## CHALLENGE
Search the material and gather each line with "bodies" in it.
════════════════
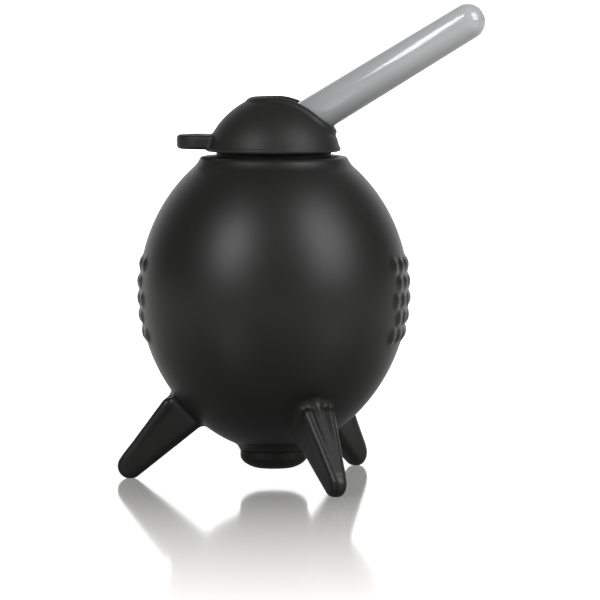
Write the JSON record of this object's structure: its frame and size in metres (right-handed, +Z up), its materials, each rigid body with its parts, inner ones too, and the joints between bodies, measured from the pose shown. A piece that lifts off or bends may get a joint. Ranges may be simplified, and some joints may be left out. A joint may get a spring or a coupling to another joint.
{
  "type": "dust blower bulb",
  "caption": "Egg-shaped rubber squeeze bulb standing on moulded legs, with an intake valve beneath and a swivelling domed head whose translucent nozzle tilts.",
  "frame": {"origin": "on the bulb's axis, at the plane that the three feet stand on", "axes": "+Z up along the bulb's axis; +X towards the nozzle, which lies in the XZ plane; one leg points along -X under the tab"},
  "size_m": [0.0877, 0.0664, 0.1133],
  "materials": {
    "bulb_rubber": "matt moulded silicone rubber",
    "head_plastic": "fine satin moulding",
    "valve_plastic": "satin moulding",
    "inner_plastic": "plain moulding",
    "nozzle_plastic": "translucent smoked grey, glossy",
    "seal_rubber": "smooth",
    "ring_steel": "plain spring steel",
    "filter_felt": "white needled felt"
  },
  "bodies": {
    "base": {"bulb": "bulb_rubber", "valve_housing": "valve_plastic", "valve_grille": "valve_plastic", "dust_filter": "filter_felt", "valve_retainer": "inner_plastic"},
    "intake_flap": {"valve_disc": "seal_rubber"},
    "neck": {"neck_collar": "inner_plastic"},
    "head": {"head_base": "inner_plastic", "head_dome": "head_plastic", "ball_seat": "seal_rubber", "swivel_oring": "seal_rubber", "retaining_ring": "ring_steel"},
    "nozzle": {"nozzle": "nozzle_plastic", "nozzle_ball": "inner_plastic"}
  },
  "joints": [
    {"name": "bulb_press", "type": "slide", "parent": "base", "child": "neck", "axis": [0, 0, -1], "range_m": [0, 0.012], "stiffness_N_per_m": 800, "springref_m": -0.001, "deforming": ["bulb"]},
    {"name": "head_swivel", "type": "hinge", "parent": "neck", "child": "head", "pos_m": [0, 0, 0.078], "axis": [0, 0, 1], "continuous": true},
    {"name": "nozzle_tilt", "type": "hinge", "parent": "head", "child": "nozzle", "pos_m": [0, 0, 0.081], "axis": [0, -1, 0], "range_deg": [0, 58.5]},
    {"name": "intake_valve", "type": "slide", "parent": "base", "child": "intake_flap", "axis": [0, 0, 1], "range_m": [0, 0.0008]}
  ]
}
════════════════
## FINAL RESULT
Write the JSON record of this object's structure: its frame and size in metres (right-handed, +Z up), its materials, each rigid body with its parts, inner ones too, and the joints between bodies, measured from the pose shown. A piece that lifts off or bends may get a joint. Ranges may be simplified, and some joints may be left out. A joint may get a spring or a coupling to another joint.
  "bodies": {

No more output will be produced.